Kerber with coach Wim Fissette following her triumph at Wimbledon yesterday (Getty/Julian Finney)
Kerber with coach Wim Fissette following her triumph at Wimbledon yesterday (Getty/Julian Finney)

Now back at fourth in the world rankings, it is hard to imagine what Kerbe could possibly do over the next few months. With a very small number of points to defend and now with draws going to be in her favor, the German could easily rise further up the rankings in the remainder of the season- it really wouldn’t be much of a surprise to see her regain the world number one ranking at some point. And, with one more slam and several Premier Mandatory and Premier Five tournaments still to come, she could easily seal her place at the WTA Finals with weeks to spare; only Simona Halep is ahead of her in the race to Singapore now.

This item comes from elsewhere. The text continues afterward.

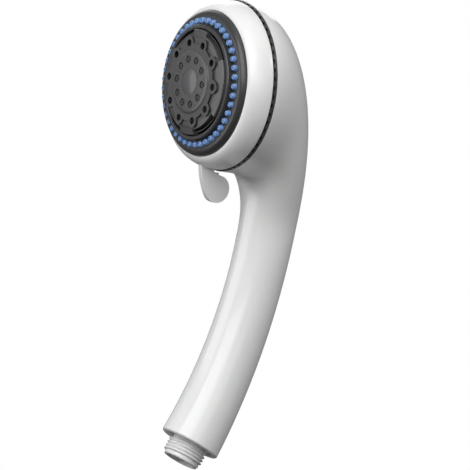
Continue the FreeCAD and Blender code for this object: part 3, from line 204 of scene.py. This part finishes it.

After a poor 2017, she has responded in fine style, surely securing a spot in the International Tennis Hall of Fame and cementing her place as one of the best players in recent years.

Though it would have been hard to imagine a few months ago, Kerber’s return to the big-time is likely to be Germany’s sporting moment of 2018. Despite so much expectation (having also won the Confederations Cup last summer), the national team finished bottom of their group in Russia, with shocking losses to Mexico and Sweden sending them to their earliest ever exit from the showpiece.

Perhaps they need to take inspiration from Angelique Kerber to rebound at Euro 2020.